In Australia, biodynamic farming is regulated under the same standard as organic. Australia has had a national organic standard since 1992. The Australian Organic Standards have enabled the Australian Quarantine and Inspection Service (AQIS) to accredit organic and biodynamic certification organisations, on the basis of their ability to certify their growers as meeting the national standard. This co-regulatory system was set up to ensure buyers of organic products could be confident that certified produce was grown and processed according to organic or biodynamic principles.
Certifiers conduct annual audits and unannounced spot checks on organic producers and operators to ensure they comply with the strict Organic Standard. All operators must maintain an Organic Management Plan and report annually. All product sold by a certified operator must have a clearly documented traceable trail.
AQIS in turn performs an annual audit of the certifier’s inspection system at various organic farms, processors, wholesalers and exporters. Organic foods are certified at the farm or during the processing and manufacturing stage for processed foods.
Producers must be capable of satisfying the requirements of the standard for at least one year before products can be labelled as ‘organic in-conversion’. Producers must then continue to meet the specified requirements for a further two years before being permitted to use the term ‘certified organic’.
Landless systems are farms where an agricultural product is not grown in the soil. Aquaculture and mushroom farms do not go through the three year conversion process as there is no soil involved and no potential chemical residues to be removed. However, they are still subject to the certification system and must have two audits throughout an entire production cycle before they can achieve organic certification.
Processors, wholesalers and retailers do not have to go through the same three-year conversion period that farmers do as there is no land to convert. However, they are still subject to the strict certification system to ensure they comply with the Australian Organic Standards.
Certified organic products contain (excluding water and salt) at least 95% organically produced agricultural ingredients.
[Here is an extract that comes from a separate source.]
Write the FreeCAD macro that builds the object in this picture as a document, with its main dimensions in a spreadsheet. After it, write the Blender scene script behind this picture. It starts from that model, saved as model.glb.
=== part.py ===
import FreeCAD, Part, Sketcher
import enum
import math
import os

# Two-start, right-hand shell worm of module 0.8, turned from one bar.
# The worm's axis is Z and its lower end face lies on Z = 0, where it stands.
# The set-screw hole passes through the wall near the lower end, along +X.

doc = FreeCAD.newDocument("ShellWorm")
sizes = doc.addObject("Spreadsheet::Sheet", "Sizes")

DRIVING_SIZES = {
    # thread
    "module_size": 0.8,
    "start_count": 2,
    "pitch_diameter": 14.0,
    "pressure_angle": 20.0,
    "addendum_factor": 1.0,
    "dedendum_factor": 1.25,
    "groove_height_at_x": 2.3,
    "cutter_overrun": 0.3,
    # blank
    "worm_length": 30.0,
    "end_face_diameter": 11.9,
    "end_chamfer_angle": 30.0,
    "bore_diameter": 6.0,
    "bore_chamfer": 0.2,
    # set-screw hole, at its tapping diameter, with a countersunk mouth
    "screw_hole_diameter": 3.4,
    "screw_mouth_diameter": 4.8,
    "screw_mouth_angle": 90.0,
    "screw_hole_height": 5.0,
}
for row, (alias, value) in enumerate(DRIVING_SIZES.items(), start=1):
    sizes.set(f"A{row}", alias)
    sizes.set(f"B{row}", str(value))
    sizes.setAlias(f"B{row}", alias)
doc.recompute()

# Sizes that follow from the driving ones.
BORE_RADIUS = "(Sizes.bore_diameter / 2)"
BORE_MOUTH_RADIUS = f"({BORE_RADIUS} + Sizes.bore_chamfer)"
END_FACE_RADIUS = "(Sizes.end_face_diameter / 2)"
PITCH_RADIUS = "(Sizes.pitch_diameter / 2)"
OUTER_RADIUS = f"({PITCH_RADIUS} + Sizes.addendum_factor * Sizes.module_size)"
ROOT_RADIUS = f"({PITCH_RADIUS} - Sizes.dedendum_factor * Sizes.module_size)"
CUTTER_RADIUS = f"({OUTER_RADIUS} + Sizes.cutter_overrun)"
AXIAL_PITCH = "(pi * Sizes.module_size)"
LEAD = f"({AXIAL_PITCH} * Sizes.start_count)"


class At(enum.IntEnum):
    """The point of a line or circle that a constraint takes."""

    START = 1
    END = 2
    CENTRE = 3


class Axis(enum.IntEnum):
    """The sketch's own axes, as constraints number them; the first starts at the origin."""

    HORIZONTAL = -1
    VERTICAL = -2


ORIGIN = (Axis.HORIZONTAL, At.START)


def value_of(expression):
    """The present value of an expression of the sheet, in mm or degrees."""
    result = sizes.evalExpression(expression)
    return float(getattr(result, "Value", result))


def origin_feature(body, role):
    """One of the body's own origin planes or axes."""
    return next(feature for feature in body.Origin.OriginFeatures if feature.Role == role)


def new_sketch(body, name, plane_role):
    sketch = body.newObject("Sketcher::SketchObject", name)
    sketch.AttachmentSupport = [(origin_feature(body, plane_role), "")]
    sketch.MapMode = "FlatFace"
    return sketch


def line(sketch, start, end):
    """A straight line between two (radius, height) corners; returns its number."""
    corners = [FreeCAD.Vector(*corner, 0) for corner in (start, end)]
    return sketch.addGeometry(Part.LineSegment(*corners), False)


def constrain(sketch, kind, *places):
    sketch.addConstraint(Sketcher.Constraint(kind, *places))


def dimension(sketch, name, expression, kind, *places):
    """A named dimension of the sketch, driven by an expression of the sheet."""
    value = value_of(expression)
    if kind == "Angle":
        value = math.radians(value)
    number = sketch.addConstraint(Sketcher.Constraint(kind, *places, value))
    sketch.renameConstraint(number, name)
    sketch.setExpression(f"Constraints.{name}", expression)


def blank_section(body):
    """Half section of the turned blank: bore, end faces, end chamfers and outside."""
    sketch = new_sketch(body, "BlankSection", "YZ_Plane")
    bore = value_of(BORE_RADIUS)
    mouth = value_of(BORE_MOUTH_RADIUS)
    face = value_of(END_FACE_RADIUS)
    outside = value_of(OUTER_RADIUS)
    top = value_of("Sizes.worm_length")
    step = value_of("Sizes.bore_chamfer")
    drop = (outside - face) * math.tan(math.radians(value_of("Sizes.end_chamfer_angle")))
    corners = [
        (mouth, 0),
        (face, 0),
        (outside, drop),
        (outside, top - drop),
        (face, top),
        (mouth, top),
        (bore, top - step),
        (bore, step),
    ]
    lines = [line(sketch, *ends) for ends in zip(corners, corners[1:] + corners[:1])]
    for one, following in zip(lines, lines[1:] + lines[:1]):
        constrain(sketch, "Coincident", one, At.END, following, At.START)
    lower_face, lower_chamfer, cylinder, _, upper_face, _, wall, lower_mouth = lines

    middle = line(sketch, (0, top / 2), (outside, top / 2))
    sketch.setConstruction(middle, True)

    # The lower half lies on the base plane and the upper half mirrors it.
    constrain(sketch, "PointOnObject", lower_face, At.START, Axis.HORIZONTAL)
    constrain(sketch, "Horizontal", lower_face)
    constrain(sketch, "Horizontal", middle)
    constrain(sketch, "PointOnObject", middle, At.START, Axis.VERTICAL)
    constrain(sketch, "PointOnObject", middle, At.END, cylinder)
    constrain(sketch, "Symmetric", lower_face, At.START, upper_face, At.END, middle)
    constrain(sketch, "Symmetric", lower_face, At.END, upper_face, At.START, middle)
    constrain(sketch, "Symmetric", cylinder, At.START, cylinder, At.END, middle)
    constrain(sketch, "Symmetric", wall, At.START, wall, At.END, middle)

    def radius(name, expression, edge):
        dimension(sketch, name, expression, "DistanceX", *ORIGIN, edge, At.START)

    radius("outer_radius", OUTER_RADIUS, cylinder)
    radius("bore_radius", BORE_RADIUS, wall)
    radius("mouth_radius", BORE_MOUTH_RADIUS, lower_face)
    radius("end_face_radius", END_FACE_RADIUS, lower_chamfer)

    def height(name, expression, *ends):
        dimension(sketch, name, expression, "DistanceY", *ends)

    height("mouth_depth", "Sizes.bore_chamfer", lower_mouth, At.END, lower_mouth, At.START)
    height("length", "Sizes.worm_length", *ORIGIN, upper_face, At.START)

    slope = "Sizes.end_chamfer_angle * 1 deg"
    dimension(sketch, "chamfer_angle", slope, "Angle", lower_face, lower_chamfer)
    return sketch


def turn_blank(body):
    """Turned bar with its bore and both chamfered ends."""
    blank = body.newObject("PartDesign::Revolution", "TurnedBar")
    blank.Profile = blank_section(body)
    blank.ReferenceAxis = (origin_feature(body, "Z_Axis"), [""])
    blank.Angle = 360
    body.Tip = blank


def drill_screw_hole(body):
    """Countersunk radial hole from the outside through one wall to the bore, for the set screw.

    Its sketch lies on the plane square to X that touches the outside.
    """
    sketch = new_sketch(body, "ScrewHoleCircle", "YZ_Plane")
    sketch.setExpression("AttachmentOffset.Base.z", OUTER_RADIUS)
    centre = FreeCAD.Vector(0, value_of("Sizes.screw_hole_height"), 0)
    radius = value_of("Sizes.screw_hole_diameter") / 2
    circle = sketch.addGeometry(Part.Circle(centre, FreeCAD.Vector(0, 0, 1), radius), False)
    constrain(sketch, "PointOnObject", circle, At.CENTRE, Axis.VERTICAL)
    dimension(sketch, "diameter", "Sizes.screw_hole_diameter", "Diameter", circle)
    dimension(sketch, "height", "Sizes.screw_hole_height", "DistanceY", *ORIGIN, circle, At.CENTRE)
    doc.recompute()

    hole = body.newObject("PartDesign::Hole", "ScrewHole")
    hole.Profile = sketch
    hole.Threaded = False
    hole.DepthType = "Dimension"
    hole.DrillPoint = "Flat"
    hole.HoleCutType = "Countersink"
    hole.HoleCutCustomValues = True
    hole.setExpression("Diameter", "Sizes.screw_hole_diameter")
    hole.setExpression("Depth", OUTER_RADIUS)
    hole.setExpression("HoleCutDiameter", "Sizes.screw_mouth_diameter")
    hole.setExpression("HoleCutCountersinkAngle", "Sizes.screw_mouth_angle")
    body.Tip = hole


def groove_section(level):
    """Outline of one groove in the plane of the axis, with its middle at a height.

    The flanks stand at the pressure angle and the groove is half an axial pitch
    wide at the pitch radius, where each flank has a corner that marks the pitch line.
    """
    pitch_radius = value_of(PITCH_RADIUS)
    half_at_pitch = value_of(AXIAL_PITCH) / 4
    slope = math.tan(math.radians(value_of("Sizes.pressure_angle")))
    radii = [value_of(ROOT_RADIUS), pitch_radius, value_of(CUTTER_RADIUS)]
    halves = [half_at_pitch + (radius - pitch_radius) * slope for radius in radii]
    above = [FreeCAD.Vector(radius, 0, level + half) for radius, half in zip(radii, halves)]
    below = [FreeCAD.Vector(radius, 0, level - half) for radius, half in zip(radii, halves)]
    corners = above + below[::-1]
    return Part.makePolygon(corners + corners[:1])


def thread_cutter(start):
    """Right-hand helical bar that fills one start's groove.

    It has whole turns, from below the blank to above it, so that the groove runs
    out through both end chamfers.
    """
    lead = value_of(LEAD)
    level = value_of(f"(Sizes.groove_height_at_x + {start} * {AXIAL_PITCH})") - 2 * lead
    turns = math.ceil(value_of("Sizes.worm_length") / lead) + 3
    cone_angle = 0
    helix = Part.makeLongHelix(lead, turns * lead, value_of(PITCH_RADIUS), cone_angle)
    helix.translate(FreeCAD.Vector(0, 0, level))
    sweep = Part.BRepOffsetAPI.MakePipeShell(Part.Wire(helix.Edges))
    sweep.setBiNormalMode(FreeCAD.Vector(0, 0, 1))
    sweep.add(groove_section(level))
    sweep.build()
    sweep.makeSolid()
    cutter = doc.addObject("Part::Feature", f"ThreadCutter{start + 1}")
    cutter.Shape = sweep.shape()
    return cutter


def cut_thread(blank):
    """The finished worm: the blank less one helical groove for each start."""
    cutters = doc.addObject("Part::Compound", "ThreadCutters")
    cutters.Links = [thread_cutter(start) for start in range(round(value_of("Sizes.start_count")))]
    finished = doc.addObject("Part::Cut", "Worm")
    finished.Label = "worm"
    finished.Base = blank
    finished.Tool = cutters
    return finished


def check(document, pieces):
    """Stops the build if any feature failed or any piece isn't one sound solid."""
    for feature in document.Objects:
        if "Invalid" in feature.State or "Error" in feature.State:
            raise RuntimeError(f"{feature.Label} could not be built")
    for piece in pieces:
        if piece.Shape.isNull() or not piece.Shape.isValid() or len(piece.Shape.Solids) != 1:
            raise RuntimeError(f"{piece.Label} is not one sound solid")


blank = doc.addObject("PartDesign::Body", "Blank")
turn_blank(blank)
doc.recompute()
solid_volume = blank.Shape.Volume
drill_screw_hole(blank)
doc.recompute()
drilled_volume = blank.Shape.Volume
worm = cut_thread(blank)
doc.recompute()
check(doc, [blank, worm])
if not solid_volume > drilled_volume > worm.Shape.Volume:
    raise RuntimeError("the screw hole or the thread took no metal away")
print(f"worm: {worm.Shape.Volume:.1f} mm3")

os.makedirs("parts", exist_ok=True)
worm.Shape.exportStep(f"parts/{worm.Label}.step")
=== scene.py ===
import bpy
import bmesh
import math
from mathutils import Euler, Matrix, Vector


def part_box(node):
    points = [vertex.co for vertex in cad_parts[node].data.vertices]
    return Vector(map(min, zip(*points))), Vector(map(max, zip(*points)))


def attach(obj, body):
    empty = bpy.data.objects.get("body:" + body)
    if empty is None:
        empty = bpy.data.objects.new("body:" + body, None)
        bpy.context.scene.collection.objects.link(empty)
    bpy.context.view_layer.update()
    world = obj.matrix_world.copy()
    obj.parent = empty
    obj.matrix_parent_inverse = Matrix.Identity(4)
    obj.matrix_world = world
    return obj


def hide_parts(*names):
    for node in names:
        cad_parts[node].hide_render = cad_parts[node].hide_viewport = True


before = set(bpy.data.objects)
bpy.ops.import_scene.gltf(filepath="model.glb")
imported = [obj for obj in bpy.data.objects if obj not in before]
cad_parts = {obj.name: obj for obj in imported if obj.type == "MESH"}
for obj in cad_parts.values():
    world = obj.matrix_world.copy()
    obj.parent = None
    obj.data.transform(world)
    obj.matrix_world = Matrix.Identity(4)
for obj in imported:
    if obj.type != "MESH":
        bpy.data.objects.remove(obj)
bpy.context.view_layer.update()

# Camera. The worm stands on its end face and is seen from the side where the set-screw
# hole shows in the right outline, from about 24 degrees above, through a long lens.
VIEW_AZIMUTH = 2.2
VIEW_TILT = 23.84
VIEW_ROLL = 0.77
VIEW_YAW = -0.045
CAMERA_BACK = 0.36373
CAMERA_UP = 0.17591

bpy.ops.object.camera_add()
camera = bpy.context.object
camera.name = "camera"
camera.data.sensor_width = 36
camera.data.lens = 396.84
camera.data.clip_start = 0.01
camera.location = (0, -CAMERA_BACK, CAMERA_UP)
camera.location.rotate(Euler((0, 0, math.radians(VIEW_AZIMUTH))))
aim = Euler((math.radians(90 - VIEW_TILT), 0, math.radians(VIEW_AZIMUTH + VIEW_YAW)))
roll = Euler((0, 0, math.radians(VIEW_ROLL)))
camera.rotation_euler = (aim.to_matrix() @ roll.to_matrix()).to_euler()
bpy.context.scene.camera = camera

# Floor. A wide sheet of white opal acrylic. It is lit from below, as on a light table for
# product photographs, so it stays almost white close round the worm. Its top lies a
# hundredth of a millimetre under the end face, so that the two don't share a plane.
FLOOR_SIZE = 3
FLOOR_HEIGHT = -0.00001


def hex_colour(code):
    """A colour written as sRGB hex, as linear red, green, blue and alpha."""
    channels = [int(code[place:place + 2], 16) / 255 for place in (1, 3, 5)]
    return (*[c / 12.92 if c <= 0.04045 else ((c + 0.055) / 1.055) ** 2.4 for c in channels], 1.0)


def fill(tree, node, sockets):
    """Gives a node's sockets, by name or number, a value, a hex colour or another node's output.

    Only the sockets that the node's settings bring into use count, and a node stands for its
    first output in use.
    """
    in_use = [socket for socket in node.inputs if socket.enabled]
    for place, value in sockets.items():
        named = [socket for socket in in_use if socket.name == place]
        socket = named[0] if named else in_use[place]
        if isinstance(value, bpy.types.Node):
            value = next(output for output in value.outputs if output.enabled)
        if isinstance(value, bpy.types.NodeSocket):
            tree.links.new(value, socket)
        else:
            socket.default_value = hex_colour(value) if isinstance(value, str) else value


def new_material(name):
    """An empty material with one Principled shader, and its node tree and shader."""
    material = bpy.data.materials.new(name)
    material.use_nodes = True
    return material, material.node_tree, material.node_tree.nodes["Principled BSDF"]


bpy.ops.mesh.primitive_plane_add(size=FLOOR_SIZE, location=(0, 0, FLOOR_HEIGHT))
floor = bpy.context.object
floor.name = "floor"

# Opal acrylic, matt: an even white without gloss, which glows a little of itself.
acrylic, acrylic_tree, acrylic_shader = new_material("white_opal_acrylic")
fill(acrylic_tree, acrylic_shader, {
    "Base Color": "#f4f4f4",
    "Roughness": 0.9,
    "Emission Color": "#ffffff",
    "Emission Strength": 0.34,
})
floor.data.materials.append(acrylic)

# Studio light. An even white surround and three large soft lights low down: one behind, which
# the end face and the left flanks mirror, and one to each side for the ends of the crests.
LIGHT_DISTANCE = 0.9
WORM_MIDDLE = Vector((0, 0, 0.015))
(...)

The remaining ingredients (up to 5%) can be non-agricultural substances or non-organically produced agricultural ingredients with strict criteria such as absolutely no synthetic chemicals or genetic modifications.
Where organic ingredients comprise between 70% and 90% of a processed product, this can be labelled ‘contains certified organic ingredients’.
Single ingredient products or any products labelled as ‘100% organic’ must be 100% organically derived with the exception of any water or salt contained in the products.
Currently, there are seven AQIS-approved organic certifiers in Australia.
National Certified Regulatory Mark (Voluntary)
Following the agreement of certifying organisations, AQIS has recently developed an ‘Australian Government Certified’ regulatory mark. The mark does not replace the logos of certifying organisations but will help provide greater assurance for consumers wishing to purchase certified organic and biodynamic produce. While the mark is voluntary, its use is governed by formal conditions enforced by AQIS.
Organic Growers of Australia (OGA) is a program for small producers to become certified organic. It is for domestic market only and farmers can market their produce in local shops, farmers’ markets, box scheme home deliveries or from their farm gates.
‘Many organic practices simply make sense, regardless of what overall agricultural system is used. Far from being a quaint throwback to an earlier time, organic agriculture is proving to be a serious contender in modern farming and a more environmentally sustainable system over the long term.’